[Goal] What follows is a listing; restate every line of it word for word.

◇ ◇ ◇ ◇ ◇

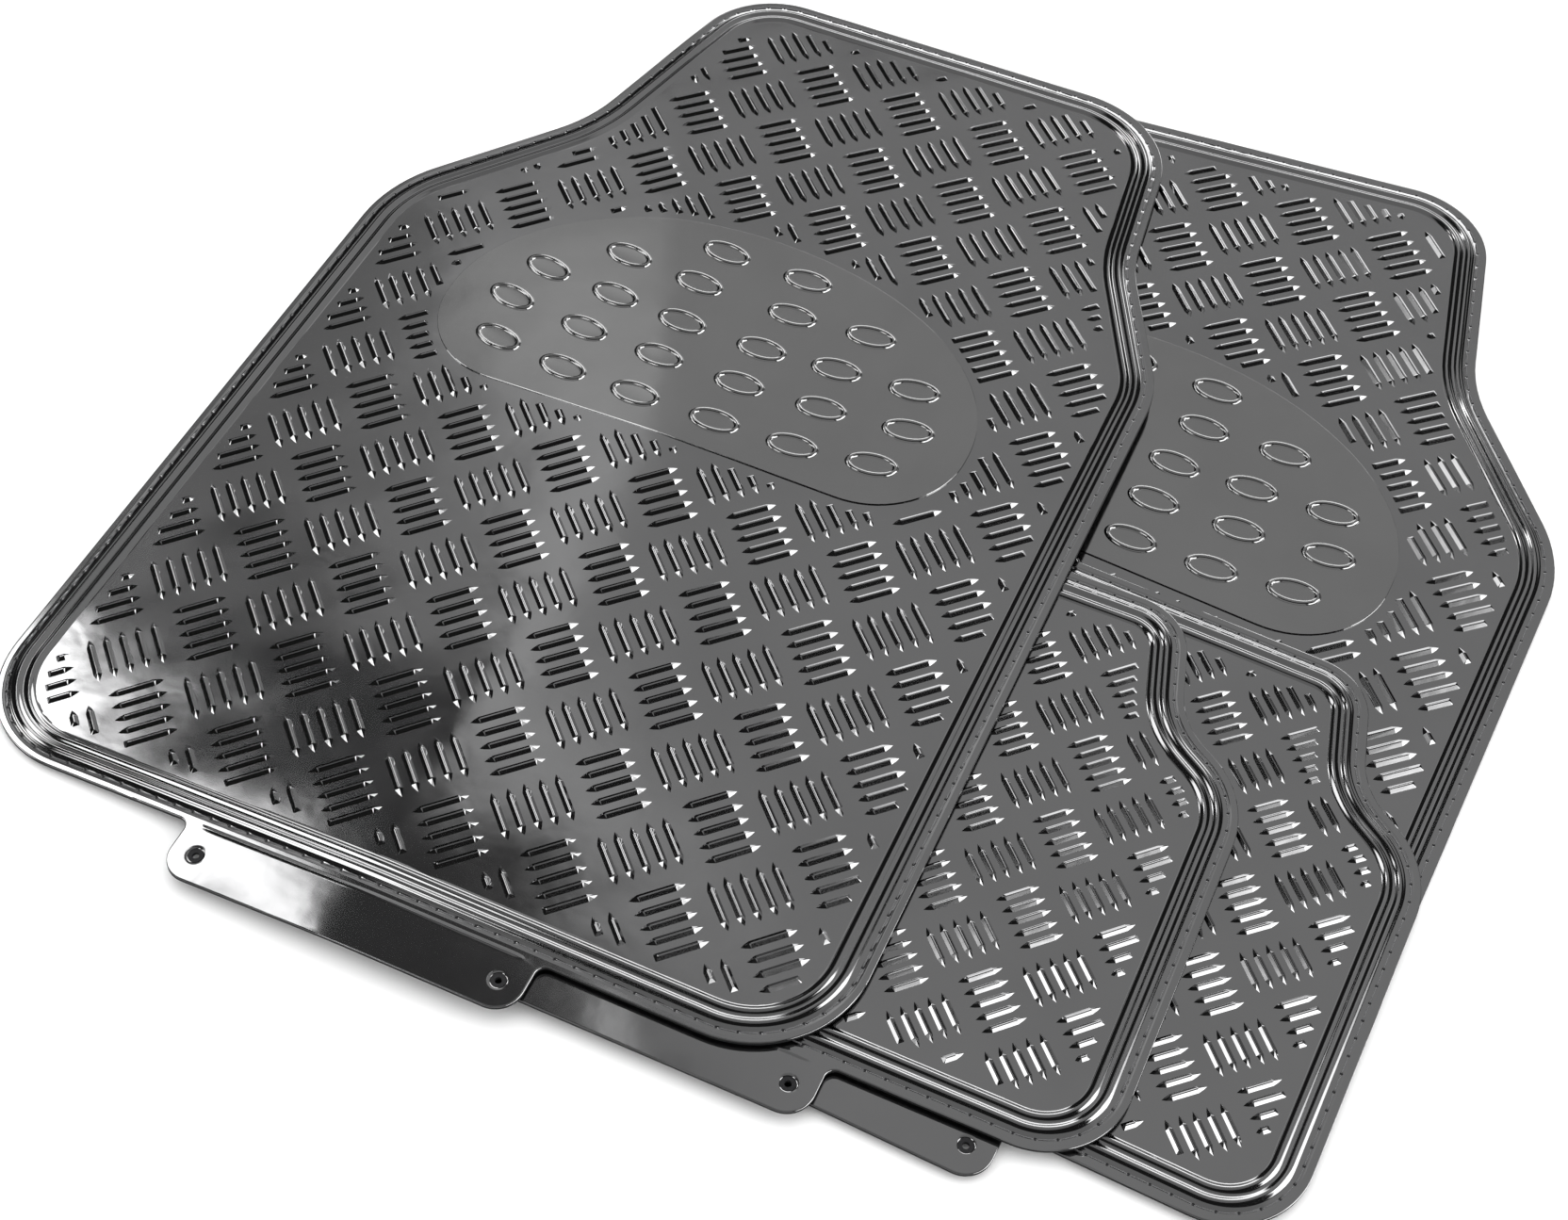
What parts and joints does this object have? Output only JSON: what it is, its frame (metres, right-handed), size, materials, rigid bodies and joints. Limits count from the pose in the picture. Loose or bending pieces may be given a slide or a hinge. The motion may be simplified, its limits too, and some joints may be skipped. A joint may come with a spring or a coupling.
{
  "type": "vehicle floor mat set",
  "caption": "Universal vehicle floor mat set, handed front mats and rear mats in embossed metallised film on anti-slip backing, each with a sewn border and a punched anchor flange.",
  "frame": {"origin": "on the floor under the middle of the stack, on the flat underside of the front right mat", "axes": "+X to the right along the front left mat's lower edge, +Y up that mat towards its narrow end, +Z up from the floor"},
  "size_m": [0.6596, 0.6883, 0.0162],
  "materials": {
    "metallised_film": "gunmetal metallised film, glossy, embossed",
    "heel_pad_film": "gunmetal metallised film, glossy, smooth",
    "anti_slip_backing": "matt black with moulded nibs",
    "felt": "needled felt",
    "seam_thread": "bonded polyester thread",
    "bobbin_thread": "bonded polyester thread"
  },
  "bodies": {
    "front_right": {"front_right_backing": "anti_slip_backing", "front_right_felt_core": "felt", "front_right_tread_sheet": "metallised_film", "front_right_needle_thread": "seam_thread", "front_right_bobbin_thread": "bobbin_thread", "front_right_heel_pad": "heel_pad_film"},
    "rear_right": {"rear_right_backing": "anti_slip_backing", "rear_right_felt_core": "felt", "rear_right_tread_sheet": "metallised_film", "rear_right_needle_thread": "seam_thread", "rear_right_bobbin_thread": "bobbin_thread"},
    "rear_left": {"rear_left_backing": "anti_slip_backing", "rear_left_felt_core": "felt", "rear_left_tread_sheet": "metallised_film", "rear_left_needle_thread": "seam_thread", "rear_left_bobbin_thread": "bobbin_thread"},
    "front_left": {"front_left_backing": "anti_slip_backing", "front_left_felt_core": "felt", "front_left_tread_sheet": "metallised_film", "front_left_needle_thread": "seam_thread", "front_left_bobbin_thread": "bobbin_thread", "front_left_heel_pad": "heel_pad_film"}
  },
  "joints": [
    {"name": "rear_right_lift", "type": "slide", "parent": "front_right", "child": "rear_right", "axis": [0, 0, 1], "range_m": [0, 0.15]},
    {"name": "rear_left_lift", "type": "slide", "parent": "rear_right", "child": "rear_left", "axis": [0, 0, 1], "range_m": [0, 0.15]},
    {"name": "front_left_lift", "type": "slide", "parent": "rear_left", "child": "front_left", "axis": [0, 0, 1], "range_m": [0, 0.15]}
  ]
}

◇ ◇ ◇ ◇ ◇

[Solution]
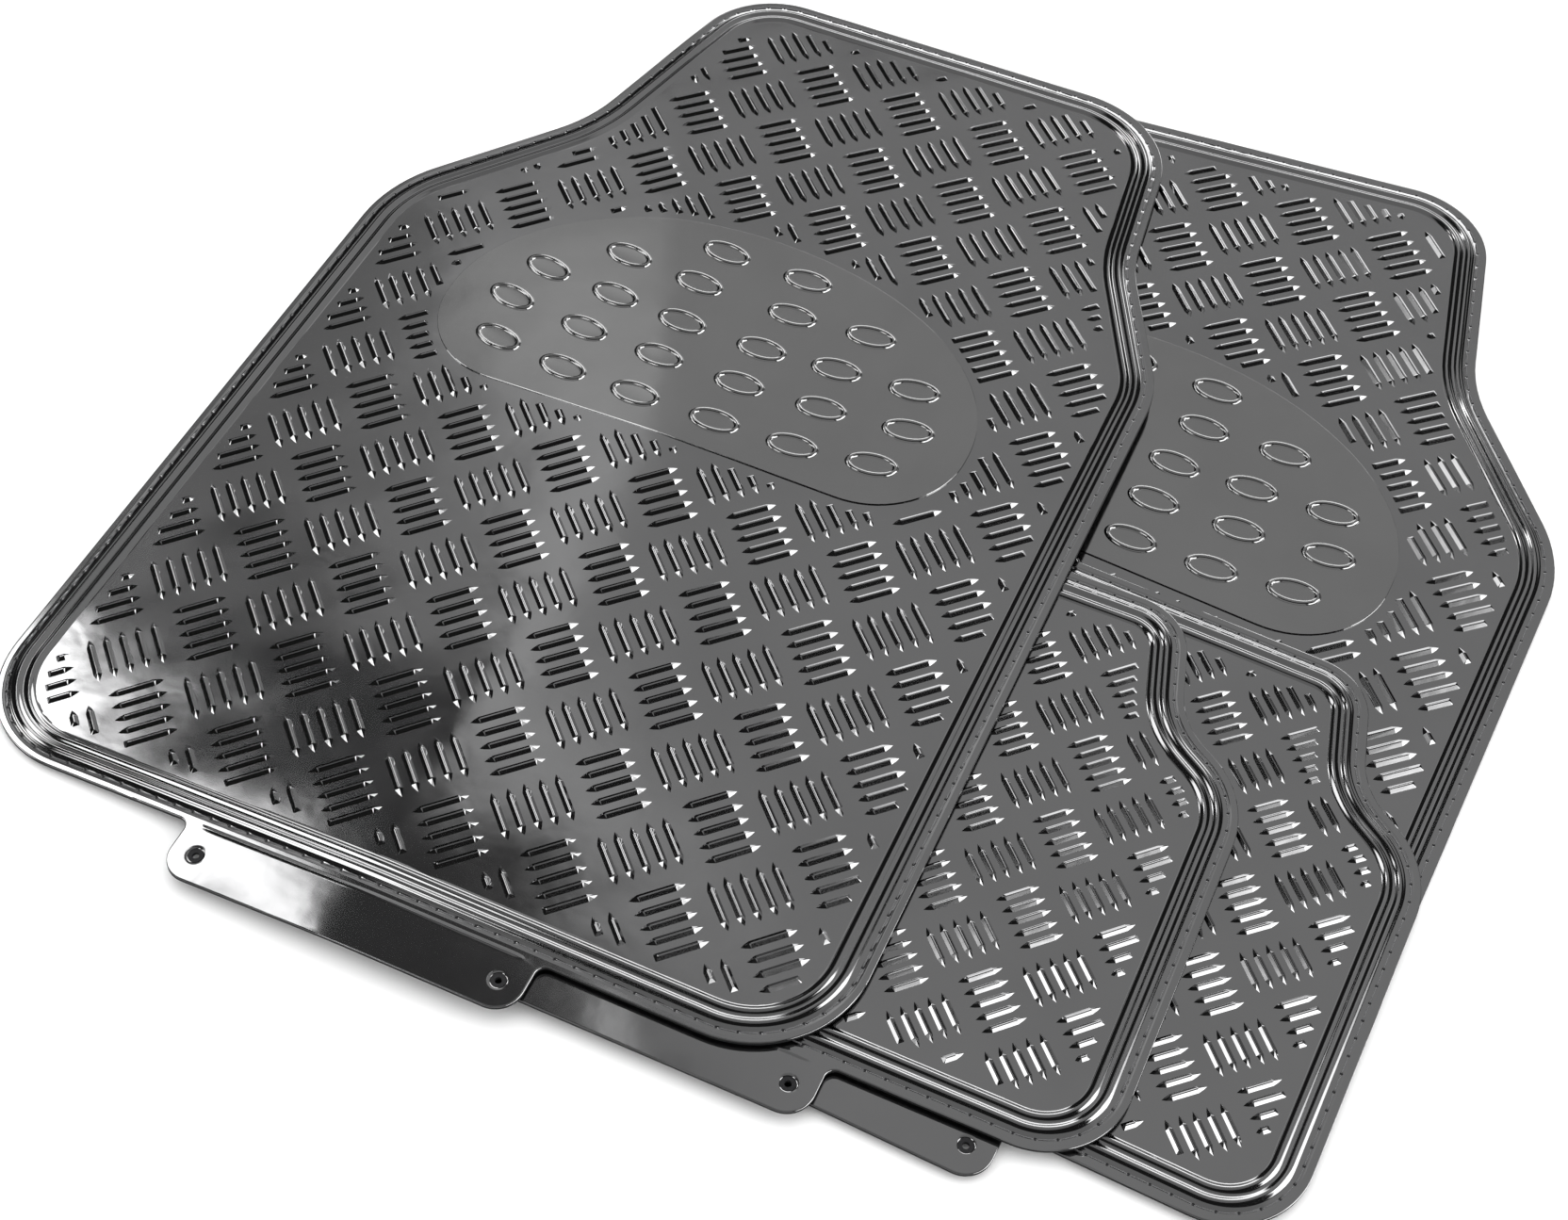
What parts and joints does this object have? Output only JSON: what it is, its frame (metres, right-handed), size, materials, rigid bodies and joints. Limits count from the pose in the picture. Loose or bending pieces may be given a slide or a hinge. The motion may be simplified, its limits too, and some joints may be skipped. A joint may come with a spring or a coupling.
{
  "type": "vehicle floor mat set",
  "caption": "Universal vehicle floor mat set, handed front mats and rear mats in embossed metallised film on anti-slip backing, each with a sewn border and a punched anchor flange.",
  "frame": {"origin": "on the floor under the middle of the stack, on the flat underside of the front right mat", "axes": "+X to the right along the front left mat's lower edge, +Y up that mat towards its narrow end, +Z up from the floor"},
  "size_m": [0.6596, 0.6883, 0.0162],
  "materials": {
    "metallised_film": "gunmetal metallised film, glossy, embossed",
    "heel_pad_film": "gunmetal metallised film, glossy, smooth",
    "anti_slip_backing": "matt black with moulded nibs",
    "felt": "needled felt",
    "seam_thread": "bonded polyester thread",
    "bobbin_thread": "bonded polyester thread"
  },
  "bodies": {
    "front_right": {"front_right_backing": "anti_slip_backing", "front_right_felt_core": "felt", "front_right_tread_sheet": "metallised_film", "front_right_needle_thread": "seam_thread", "front_right_bobbin_thread": "bobbin_thread", "front_right_heel_pad": "heel_pad_film"},
    "rear_right": {"rear_right_backing": "anti_slip_backing", "rear_right_felt_core": "felt", "rear_right_tread_sheet": "metallised_film", "rear_right_needle_thread": "seam_thread", "rear_right_bobbin_thread": "bobbin_thread"},
    "rear_left": {"rear_left_backing": "anti_slip_backing", "rear_left_felt_core": "felt", "rear_left_tread_sheet": "metallised_film", "rear_left_needle_thread": "seam_thread", "rear_left_bobbin_thread": "bobbin_thread"},
    "front_left": {"front_left_backing": "anti_slip_backing", "front_left_felt_core": "felt", "front_left_tread_sheet": "metallised_film", "front_left_needle_thread": "seam_thread", "front_left_bobbin_thread": "bobbin_thread", "front_left_heel_pad": "heel_pad_film"}
  },
  "joints": [
    {"name": "rear_right_lift", "type": "slide", "parent": "front_right", "child": "rear_right", "axis": [0, 0, 1], "range_m": [0, 0.15]},
    {"name": "rear_left_lift", "type": "slide", "parent": "rear_right", "child": "rear_left", "axis": [0, 0, 1], "range_m": [0, 0.15]},
    {"name": "front_left_lift", "type": "slide", "parent": "rear_left", "child": "front_left", "axis": [0, 0, 1], "range_m": [0, 0.15]}
  ]
}